A propriedade da família Schmeling, com mais de 100 hectares, havia sido adquirida com o propósito de preservar a natureza. No entanto, a casa construída no local também servia como residência de lazer para o casal e abrigava os pais de Christoph. Desde a morte de seu pai no ano passado, a irmã de Christoph, seu cunhado e sua mãe se tornaram os únicos moradores da casa.

Por volta das 21h de quinta-feira, a intensidade da chuva desencadeou uma avalanche de terras e rochas que atingiu o morro acima da residência. A força do impacto foi suficiente para deslocar as fundações da estrutura de dois pavimentos, que acabou desabando sobre os três residentes. As mortes foram instantâneas, os poupando de qualquer sofrimento.
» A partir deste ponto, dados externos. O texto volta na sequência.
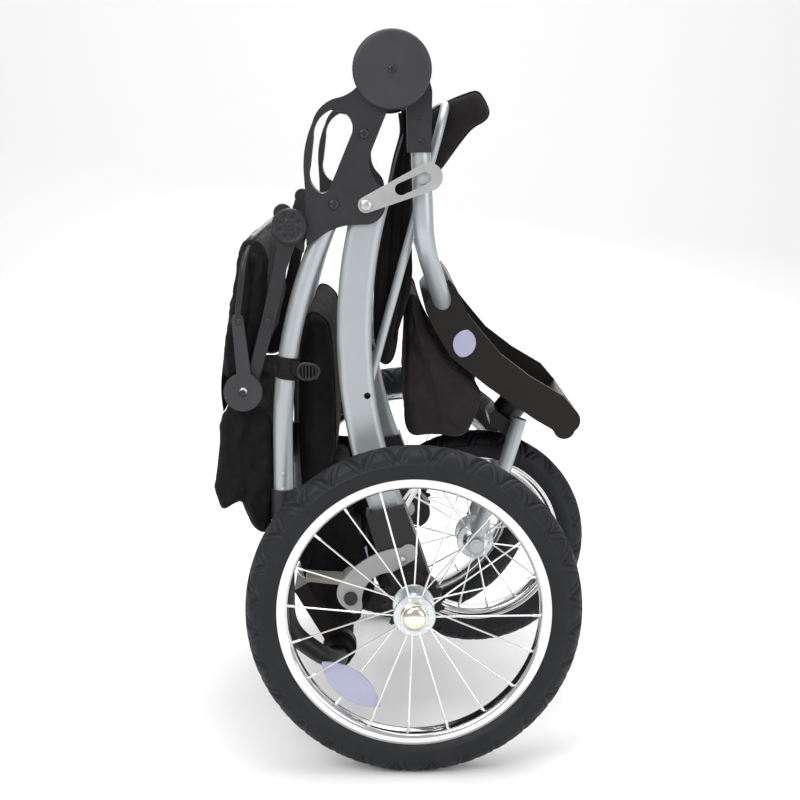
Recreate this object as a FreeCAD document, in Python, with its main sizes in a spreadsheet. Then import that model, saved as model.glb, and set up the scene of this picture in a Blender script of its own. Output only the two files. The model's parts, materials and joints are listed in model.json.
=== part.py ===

Um legado de amor e solidariedade

Christoph descobriu que sua irmã, além de ter sido uma professora de música renomada no Instituto Federal, deixou um legado impressionante na região, onde dedicava seu tempo a programas sociais e projetos educativos relacionados à música, auxiliando crianças e adultos das comunidades mais carentes. Em vez de flores, a família solicitou que os amigos e conhecidos levassem alimentos não perecíveis ao velório, que foram destinados à comunidade de Maquiné, local onde Agnes dedicava seu trabalho voluntário. Graças à generosidade das pessoas, foram arrecadados 581 kg de alimentos. Mesmo em meio a tristeza, a família conseguiu honrar a memória dos entes queridos, e em especial, a irmã Agnes, ajudando a comunidade carente na qual ela atuava em vida.

Christoph não hesitou em expressar sua gratidão aos bombeiros, que trabalharam incansavelmente, mesmo com risco de deslizamentos. Ele também destacou a atuação da prefeitura, que prontamente disponibilizou maquinário e ofereceu todo o suporte necessário. Além disso, o governador e o vice-governador do Estado estiveram presentes no local, mostrando seu apoio à comunidade em luto.